I heard a recommendation for “How to Do Nothing: Resisting the Attention Economy” on a podcast sometime in mid-February. After reading parts both before and after the pandemic hit, I think it has important ideas for the interested reader. The book is about reclaiming human experiences from online efforts such as Facebook or Twitter to grab our attention.
The book's genre is somewhere between long-form essay on modern life, memoir and academic thesis. I use each of those terms mostly as a compliment. The book amounts to a description of Jenny Odell's efforts to discover the world surrounding her. In a simple example, she describes solitary visits to a public garden, observing the plants and birds in new ways.
Later, she describes going to a concert that included pieces written by John Cage. He, somewhat famously, wrote a “piano” piece where the musician plays nothing for about four and a half minutes. The author describes how listening to the music forced the audience to be more aware of everyone around them. As she walked home, she then described all the street sounds she heard for the first time.
The way the author smoothly moves among these topics – biology, modern music and urban living – is impressive.
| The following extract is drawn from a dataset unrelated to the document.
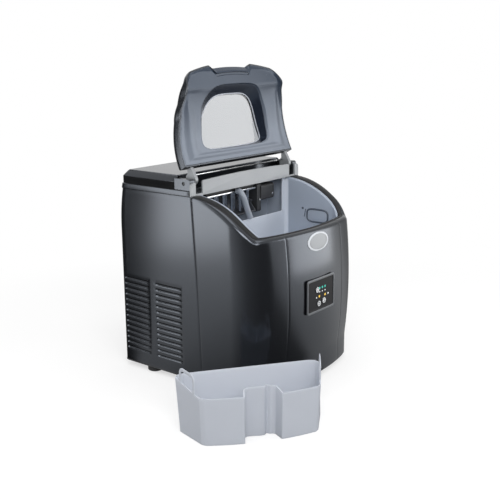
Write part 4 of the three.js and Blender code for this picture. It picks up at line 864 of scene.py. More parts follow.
u = stationRow((0, 1, 3), (1, 2, 12), (2, 3, 12), (3, 4, 6), (4, 5, 6), (5, 6, 12), (6, 7, 12), (7, 8, 3))
v = np.array([0, 0.5, 1, 2, 3, 4, 4.5, 5.0])
keep = cellsWithout(u, v, (0, 3, 3, None), (-3, None, 3, None))
addPiece("top_band", twoSkins(surroundShape, u, v, keep=keep), "black_housing", stands=("top_surround",),
         bevel=0.8, segments=3, angle=25)
addPiece("cove_shade_strip", twoSkins(coveShape, u[3:-3], np.array([0, 0.5, 1])), "cove_shade_black")
refineNode("deck_plate", "black_housing", 1.2, segments=3)
refineNode("rear_panel", "black_housing", flat=0)
for _, label in bothSides:
    refineNode("pivot_block_" + label, "black_housing", 0.8)
    refineNode("hinge_pin_" + label, "dark_metal", 0.4)
refineNode("hinge_cover", "silver_plastic", 0.9, segments=3)
refineNode("base_pan", "dark_metal", 0.4)
for spot in ("front_left", "front_right", "rear_left", "rear_right"):
    refineNode("foot_" + spot, "rubber", 0.7)

plug = {"x": -161.0, "y": 131.5,  # then the radius and height of each step, from the floor up
        "profile": [(14.5, 0.6), (16.5, 2.1), (16.5, 9.5), (15.0, 11.0), (9.0, 11.4), (9.0, 15.5)]}
points, faces = turnedProfile(plug["profile"], 36)
addPiece("drain_plug", (points + (plug["x"], plug["y"], 0), faces), "rubber", bevel=0.5)
print("top, hinge cover, pan and feet done")

# dark rim round the mouth
arc, corner = plan["arc"], plan["corner"]
rimStations = stationRow((-1, -corner, 16), (-corner, -arc, 26), (-arc, arc, 60), (arc, corner, 26), (corner, 1, 16))


def rimShape(s, v, w):
    # a crowned band between the housing's crease and the pale lip, falling along the mouth's arch
    x, y = planPoint(s, lerp(creaseInset(s) + body["gap"], rimInset(s), v), seam["topY"] - 3 * body["gap"])
    crown = band["crown"] * (1 - np.abs(2 * v - 1) ** 3)
    return x, y, rimZ(y) + (-band["height"] if w else crown)


across = np.array([0, 0.06, 0.16, 0.32, 0.5, 0.68, 0.84, 0.94, 1])
addPiece("mouth_rim", twoSkins(rimShape, rimStations, across), "black_trim", stands=("opening_rim",), bevel=0.5)

# ice chamber: drafted walls with a rounded lip, a floor, and a divider with an opening to the freezer; the floor,
# divider and corners take a paler copy of the liner grey as painted light
chamber = {"wall": 3.0, "floorZ": 196.0, "dividerY": 12.0, "dividerZ": 317.0, "post": 12.0, "fold": 3.0,
           "lipShare": 0.8, "cornerRadius": 8.5, "cornerDepth": 1.2, "cornerDrop": 0.4, "dividerDrop": 0.3}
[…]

She has thought deeply about these ideas and connected them in ways that make me feel like she is largely right.
Odell has perhaps the best biography I have ever read on a book jacket. She is an art professor at Stanford. More importantly, an earlier job was as an artist-in-residence at the San Francisco dump. If I had ever done anything that cool, I would brag about it for the rest of my life.
In a long passage, she describes a philosophy called bio-regionalism, in which people try to self-identify using their surrounding geology. For example, I could describe myself as living near the joining of the St. Marys, St. Joseph and Maumee rivers instead of from Fort Wayne. She describes a slow discovery of a small river (creek? ditch? stream?) near her childhood home.
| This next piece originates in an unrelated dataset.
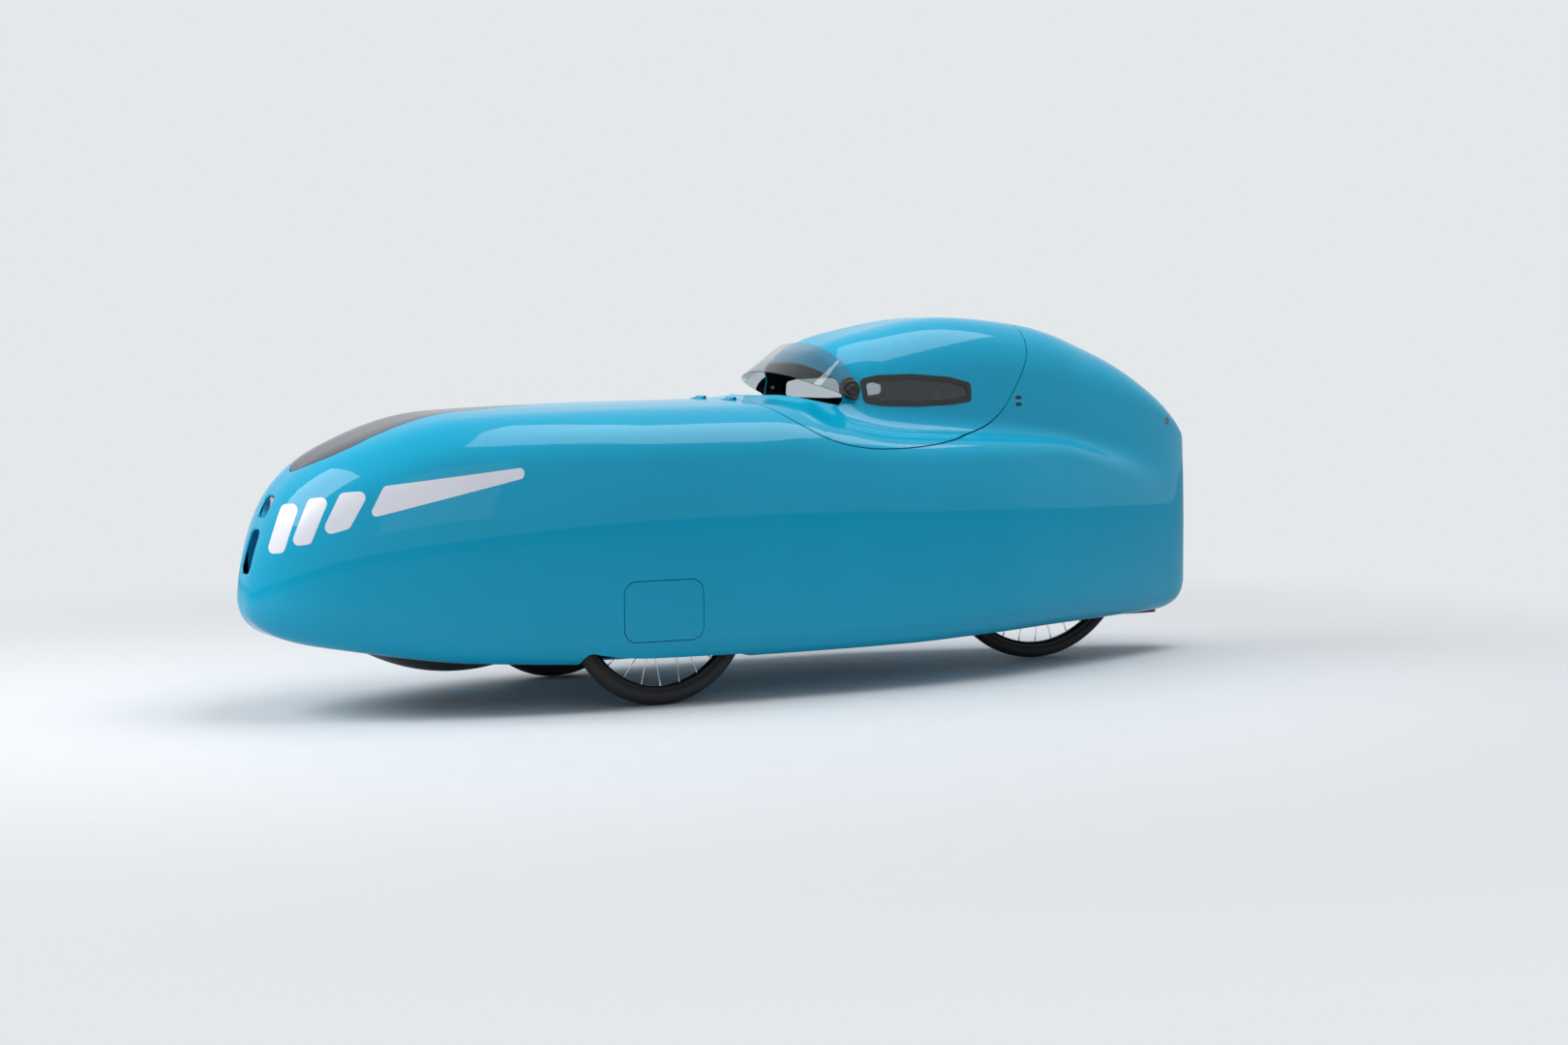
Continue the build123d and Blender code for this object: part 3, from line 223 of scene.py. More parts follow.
# Camera as fitted to the photograph, for an image of 1620 by 1080
CAMERA_PLACE = (3.0865, 5.76, 0.86)
CAMERA_YAW = 28.8
CAMERA_PITCH = 4.11
CAMERA_ROLL = -0.3
CAMERA_LENS = 60.33
SENSOR = 36.0


class Side(Enum):
    """Side of the vehicle, as the sign of Y."""

    LEFT = 1
    RIGHT = -1

    @property
    def tag(self) -> str:
        """Returns: the side's name as piece names use it."""
        return self.name.lower()


class Grain(Enum):
    """Kind of fine detail in a finish's colour and relief."""

    PEEL = "peel"
    FINE = "fine"
    WEAVE = "weave"
    MESH = "mesh"


@dataclass(frozen=True)
class Finish:
    """What a real material gives the eye: colour, gloss, clear coat and the scale of its fine detail."""

    name: str
    colour: str
    roughness: float
    grain: Grain = Grain.FINE
    grain_size: float = 0.002
    relief: float = 0.05
    vary: float = 0.06
    metallic: float = 0.0
    coat: float = 0.0
    transmission: float = 0.0
    ior: float = 1.5
    sheen: float = 0.0
    specular: float = 0.5


def linear(code: str) -> tuple[float, float, float, float]:
    """Turns an sRGB hex colour into linear light.

    Args:
        code: six hex digits, with or without a leading hash sign.
    Returns:
        Linear red, green, blue and an alpha of 1.
    """
    values = []
    for i in (0, 2, 4):
        c = int(code.lstrip("#")[i:i + 2], 16) / 255
        values.append(c / 12.92 if c <= 0.04045 else ((c + 0.055) / 1.055) ** 2.4)
    return (*values, 1.0)


def add_node(tree: bpy.types.NodeTree, kind: str, settings: dict | None = None,
             links: dict | None = None) -> bpy.types.Node:
    """Adds one node with its settings and links.

    Args:
        tree: node tree to add to.
        kind: Blender's node type name.
        settings: attribute or input name to value.
        links: input name or index to the output socket that feeds it.
    Returns:
        The new node.
    """
    node = tree.nodes.new(kind)
    for key, value in (settings or {}).items():
        if isinstance(key, int) or key in node.inputs:
            node.inputs[key].default_value = value
        else:
            setattr(node, key, value)
    for key, source in (links or {}).items():
        tree.links.new(source, node.inputs[key])
    return node


class Materials:
    """Builds each finish's node material once."""

    def __init__(self) -> None:
        """Starts with no material made."""
        self._made: dict[str, bpy.types.Material] = {}

    def get(self, finish: Finish) -> bpy.types.Material:
        """Gives a finish's material, built at the first call.

        Args:
            finish: the finish wanted.
        Returns:
            Its material.
        """
        if finish.name not in self._made:
            self._made[finish.name] = self._build(finish)
        return self._made[finish.name]

    @staticmethod
    def _detail(tree: bpy.types.NodeTree, finish: Finish, place: bpy.types.NodeSocket) -> tuple:
        """Adds the pattern that a finish's relief and colour follow.

        Args:
            tree: the material's node tree.
            finish: the finish.
            place: output with the Object coordinates.
        Returns:
            Outputs for the height and for the colour factor.
        """
        scale = 1.0 / finish.grain_size
        at = {"Vector": place}
        if finish.grain is Grain.WEAVE:
            x, y, z = add_node(tree, "ShaderNodeSeparateXYZ", links={0: place}).outputs
            along = add_node(tree, "ShaderNodeMath", {"operation": "ADD"}, {0: x, 1: z})
            across = add_node(tree, "ShaderNodeMath", {"operation": "SUBTRACT"}, {0: y, 1: z})
            pair = add_node(tree, "ShaderNodeCombineXYZ", links={0: along.outputs[0], 1: across.outputs[0]})
            checks = add_node(tree, "ShaderNodeTexChecker", {"Scale": scale}, {"Vector": pair.outputs[0]})
            wave = add_node(tree, "ShaderNodeTexWave", {"Scale": scale * 1.5, "bands_direction": "DIAGONAL"}, at)
            return wave.outputs["Fac"], checks.outputs["Fac"]
        if finish.grain is Grain.MESH:
            cells = add_node(tree, "ShaderNodeTexVoronoi", {"feature": "F1", "Scale": scale, "Randomness": 0.15}, at)
            return cells.outputs["Distance"], cells.outputs["Distance"]
        rough = add_node(tree, "ShaderNodeTexNoise", {"Scale": scale, "Detail": 2.0, "Roughness": 0.55}, at)
        wide_scale = PEEL_SCALE if finish.grain is Grain.PEEL else SOIL_SCALE
        wide = add_node(tree, "ShaderNodeTexNoise", {"Scale": wide_scale, "Detail": 3.0}, at)
        return rough.outputs["Fac"], wide.outputs["Fac"]

    def _build(self, finish: Finish) -> bpy.types.Material:
        """Builds a finish's material.

        Args:
            finish: the finish.
        Returns:
            The new material.
        """
        material = bpy.data.materials.new(finish.name)
        material.use_nodes = True
        tree = material.node_tree
        tree.nodes.clear()
        place = add_node(tree, "ShaderNodeTexCoord").outputs["Object"]
        height, factor = self._detail(tree, finish, place)
        base = linear(finish.colour)
        dark = tuple(c * (1 - finish.vary) for c in base[:3]) + (1.0,)
        light = tuple(min(1.0, c * (1 + finish.vary) + finish.vary * 0.01) for c in base[:3]) + (1.0,)
        ramp = add_node(tree, "ShaderNodeValToRGB", links={"Fac": factor})
        ramp.color_ramp.elements[0].position = 0.3
        ramp.color_ramp.elements[0].color = dark
        ramp.color_ramp.elements[1].position = 0.7
        ramp.color_ramp.elements[1].color = light
        gloss = add_node(tree, "ShaderNodeMapRange", {
            "To Min": finish.roughness * (1 - GLOSS_SPREAD), "To Max": finish.roughness * (1 + GLOSS_SPREAD),
        }, {"Value": factor})
        bump = add_node(tree, "ShaderNodeBump", {
            "Strength": min(1.0, finish.relief), "Distance": finish.grain_size * RELIEF_SHARE,
        }, {"Height": height})
        shader = add_node(tree, "ShaderNodeBsdfPrincipled", {
            "Metallic": finish.metallic, "IOR": finish.ior, "Coat Weight": finish.coat, "Coat Roughness": 0.03,
            "Transmission Weight": finish.transmission, "Sheen Weight": finish.sheen, "Sheen Roughness": 0.5,
            "Specular IOR Level": finish.specular,
        }, {
            "Base Color": ramp.outputs["Color"], "Roughness": gloss.outputs["Result"],
            "Normal": bump.outputs["Normal"],
        })
        add_node(tree, "ShaderNodeOutputMaterial", links={"Surface": shader.outputs["BSDF"]})
        return material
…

In my charitable moments, these portions felt like an honest, insightful memoir. The author was discovering the world around her and writing an honest description. In my uncharitable moments, these portions also felt like a person discovering biology is more than a high-school textbook. There is a reason people become scientists and study environmental biology for their careers. In brief moments, she seems to dismiss the personal experiences of scientists as if scientists don't have interior lives or fulfilling, personal relationships with the subjects they study.
The charitable moments, however, far outweigh the uncharitable ones. Odell describes discovering that a large fraction of the rainwater in her area comes from an atmospheric river that starts near the Philippines, where her mother lives. Her reaction to this discovery was surprising. She put a container outside and collected water for awhile. She then used the water with simple dyes to make a watercolor painting of the Filipino national flower and sent it to her mother. That is exactly the sort of thinking I love reading about.
A larger portion of the book, however, deals with our lives online. I have no idea how well these sections would read in our current era of quarantine and Zoom-work, Zoom-dates and Zoom-family meetings. Two ideas she highlights strike me as fundamentally correct.
First, the push toward personal branding online is unhealthy. She describes the slow evolution of her Spotify account (a streaming music service) toward a single type of song. She is basically correct that a personal brand relies on the idea that a brand does not change. McDonald's and Coke are somewhat famous for being nearly the same everywhere and all the time. A person should not be like that. A person should change, have different moods and, for example, enjoy different music that can often be hard to explain.
Second, she describes how most social media collapse any social context around a conversation. Twitter is perhaps the worst offender. Tweets, limited to 280 characters, prevent any ideas from being understood within a social context. The people speaking and listening, the history of each person's experiences – all of that is gone.
Her reaction is to refuse to engage. She manages the balance of not being anti-technology, but instead really examining the effect each specific technology has on our human experiences. I have not read anyone with a deeper insight on the topic.
I hesitate to make a blanket recommendation of this book to anyone, however. At times the writing can be excessively academic, in the bad way. Working through that layer to get at the author's ideas can be frustrating at points. If the ideas are interesting and probably basically right, as they are in this case, it is worth the frustration.
Christer Watson, of Fort Wayne, is a professor of physics at Manchester University. Opinions expressed are his own. He wrote this column for The Journal Gazette, where his columns normally appear the first and third Tuesday of each month.